The Fourth Sunday of Easter (May 15, 2011)

Lessons:Acts 2:42-47 Psalm 23 1st Peter 2:19-25 St. John 10:1-10

Prayer of the Day: O God our shepherd, you know your sheep by name and lead us to safety through the valleys of death. Guide us by your voice, that we may walk in certainty and security to the joyous feast prepared in your house, through Jesus Christ, our Savior and Lord, who lives and reigns with you and the Holy Spirit, one God, now and forever. Amen.

10:1 [Jesus said,] “Very truly, I tell you, anyone who does not enter the sheepfold by the gate but climbs in by another way is a thief and a bandit. 2 The one who enters by the gate is the shepherd of the sheep. 3 The gatekeeper opens the gate for him, and the sheep hear his voice. He calls his own sheep by name and leads them out. 4 When he has brought out all his own, he goes ahead of them, and the sheep follow him because they know his voice. 5 They will not follow a stranger, but they will run from him because they do not know the voice of strangers.” 6 Jesus used this figure of speech with them, but they did not understand what he was saying to them.

7 So again Jesus said to them, “Very truly, I tell you, I am the gate for the sheep. 8 All who came before me are thieves and bandits; but the sheep did not listen to them. 9 I am the gate. Whoever enters by me will be saved, and will come in and go out and find pasture. 10 The thief comes only to steal and kill and destroy. I came that they may have life, and have it abundantly.

St. John 10:1-10, New Revised Standard Version Bible (C)1989, Division of Christian Education of the National Council of the Churches of Christ in the United States of America).

Open Gates to God’s Grace

In my last church, the campus featured an inner courtyard, surrounded by buildings and concrete block walls. It had the feeling of a sanctuary — of a fortress — except for one thing: there were two entry points into the courtyard. Each featured a masonry arch with wrought iron gates. When the architect first presented the plans to the building committee there were concerns. Do we want to project the image that we are walled off from the world around us? Do we want to draw such a clear distinction between those who are inside and those who are outside? The architect had already considered that. “What you can’t see on these drawings,” he said, “is that both of these gates are permanently fixed open.”

Both gates permanently fixed open. What an image for the church! Here at Saint Peter, we have committed ourselves to being a welcoming community. Our welcome is general, inclusive and universal: all, indeed, are welcome here. That isn’t an easy commitment to make. Frankly, some people make us uncomfortable. There are some people with whom we disagree. It would be easier to keep them at arm’s distance, but far less faithful. We are called to offer a welcome that is as certain and as unrestricted as the one we ourselves have received. All are welcome here.

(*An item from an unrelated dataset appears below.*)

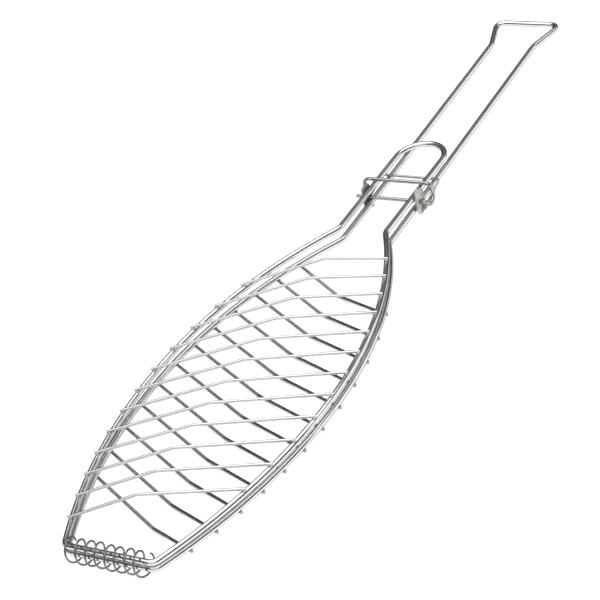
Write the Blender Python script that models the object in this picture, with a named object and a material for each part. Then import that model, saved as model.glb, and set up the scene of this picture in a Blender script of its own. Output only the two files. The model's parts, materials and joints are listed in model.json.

At the same time, our welcome is specific: it is a welcome into God’s love. Not just into this congregation. Not just into a vague sense of supportive community. Not just into a pleasant and inspiring experience on Sunday mornings. We are welcomed into God’s searing and redemptive love. A love that lays bare all of our imperfections and shortcomings; a love that forgives us; a love that redeems us; a love that heals us and empowers us for a new beginning.

This week’s Gospel lesson from the tenth chapter of St. John comes to us as a barrage of images. The shepherd enters through the gate (the thief climbs in). The gatekeeper opens the gate for the shepherd. The sheep know (and follow) the shepherd’s voice. Jesus is the gate for the sheep. Whoever enters by Jesus will be saved. Jesus comes, so that members of his flock will have abundant life. It is a mystifying collection of images and analogies that stand on their own, yet don’t always fit so well together. But combined with this week’s Psalm (Psalm 23: “The Lord is my shepherd. I shall not want…”), the message is clear. Jesus is the gate. His word is “welcome.” He invites us into the powerful presence and redeeming grace of God.

If Jesus is the gate, and his word is “welcome,” then our job is to help by holding open the door. Too often in the history of religions, the primary movement has been to bar the door. Regulations and limitations have been established, describing who is in and who is out. (And surprise-of-all-surprises: the ones articulating the regulations and limitations are always found to be on the inside!) But Christian faith does not find its heart in rules and regulations. Christian faith finds its heart in the radical, limitless, offensive grace of God. Jesus is the gate permanently fixed open, and his word is “welcome.” Our call is to join him in welcoming the world into God’s grace.


David J. Risendal, Pastor

Exploring This Week’s Gospel:

  1. Were religious leaders of Jesus’ day barring the door, or opening the gate?
  2. What does the image of “sheep following the shepherd’s voice” mean to us today?
  3. What does the “abundant life” that Jesus mentions look like?

Connecting with This Week’s Gospel:

  1. Who makes me uncomfortable?
  2. When has someone surprised me with a warm welcome?
  3. How might I strengthen the welcome of my own church?